Just to be sure ... you are saying that one of God's attributes, his omniscience, is a lie. Are there others you deny? Omnipresence? Some do believe that God is bound by time. Omnipotence? God is not all-powerful?
"Jesus' admission that he did not know the date of his return."
As God walked the earth in the form of the incarnate Jesus he was fully God and fully man. It was the human side of Jesus speaking when he said that. Just like when he had to leave his Godhood behind for a bit in order for the human side to take on the sins of the world for us. God cannot be sin, so he had to shed his God side temporarily in order to save us.
It's what I said about looking for the real meaning if some Scripture apparently contradicting God's omniscience looms in front of us. It's not because God is not omniscient. It's because we don't fully understand the verse.
We learn in Revelation 1:1 that Jesus had it all revealed to Him as He resided in heaven, again fully God. Note, though, that although Jesus now knows all the details of His second coming, it still wasn't released to John to tell us when. Some say that's because God does not want Satan to know the exact hour.

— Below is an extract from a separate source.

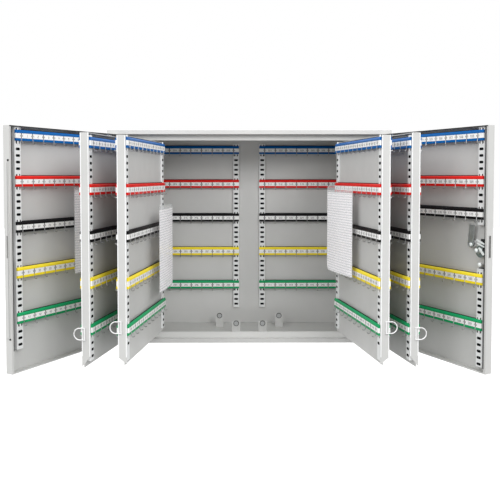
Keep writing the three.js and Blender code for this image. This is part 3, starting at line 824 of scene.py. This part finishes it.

But, be absolutely sure ... God knows because He knows the future, because he is not bound by time. God sees the past, present and future as if it is all happening right in front of him. To deny that is to deny one of God's greatest attributes.
I think it is really not changing mind.
Sure it is. If you are going to kill everyone, then decide to only kill most, that is a change of mind.
I think you are not accurate in what you say.
Ewk, you are missing the point of the flood.I'm fully accurate:
Gen 6:5 And GOD saw that the wickedness of man was great in the earth, and that every imagination of the thoughts of his heart was only evil continually.
Gen 6:6 And it repented the LORD that he had made man on the earth, and it grieved him at his heart.
Gen 6:7 And the LORD said, I will destroy man whom I have created from the face of the earth; both man, and beast, and the creeping thing, and the fowls of the air; for it repenteth me that I have made them.
He's going to kill everyone and everything except fish/sealife.
It is only after that thought does he give grace to one man and his family:
Gen 6:8 But Noah found grace in the eyes of the LORD.
It's the same with the sister story of Lot. Originally he was going to kill all, but Abraham intervenes and tries to get God to spare everyone if a certain number of righteous people were found. Enough wasn't found but God does decide to, again, spare one man and his family.
... I will destroy man whom I have created from the face of the earth; both man, and beast, and the creeping thing, and the fowls of the air; for it repenteth me that I have made them.
He's going to kill everyone and everything except fish/sealife....
Ewk, you are missing the point of the flood..
Bible tells everything from the surface of earth (dry land). But Noah was not on surface of earth, when he was in the ark.